Singer-songwriter Jill Sobule died in a house fire at age 66 at her home in Woodbury, Minnesota, on May 1. A self-described “two-hit wonder,” Sobule is best known for her songs “I Kissed a Girl” and “Supermodel.”

At the time of her death, Sobule was booked on a cross-country tour of the U.S., including gigs at such venerable venues as Club Passim in Cambridge, Mass., and Joe’s Pub in New York City.

While most obituaries and appreciations have noted that Sobule’s song topics were often autobiographical, including depression, eating disorders and queerness – not the typical fare of pop songs, especially when Sobule was starting out in the early-to-mid 1990s – Sobule also often wrote about her Jewish background and concerns.
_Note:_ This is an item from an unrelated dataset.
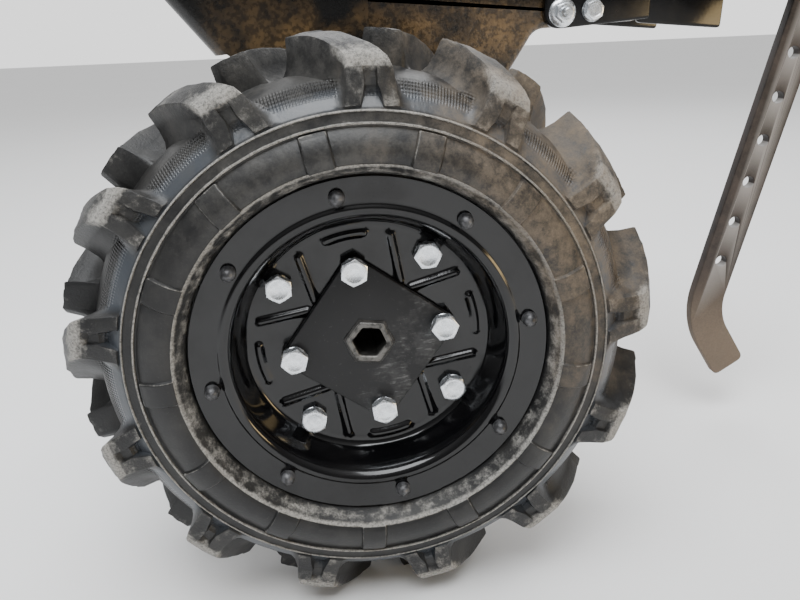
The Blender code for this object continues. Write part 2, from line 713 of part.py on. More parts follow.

In this manner, she was a serious Jewish artist as much as she was a queer icon who described herself as bisexual.

Sobule’s 1997 song, “Attic,” asked the essential question: “Would you have hidden me in your attic … or packed me on that awful train?” The song appeared at number 11 on the Forward’s 2022 list of the Top 150 Jewish Pop Songs. In her 2000 song “Heroes,” about celebrities and historic figures with stains in their private lives, Sobule noted that “T.S. Eliot hated Jews, FDR didn’t save the Jews…. All the French joined the resistance after the war.”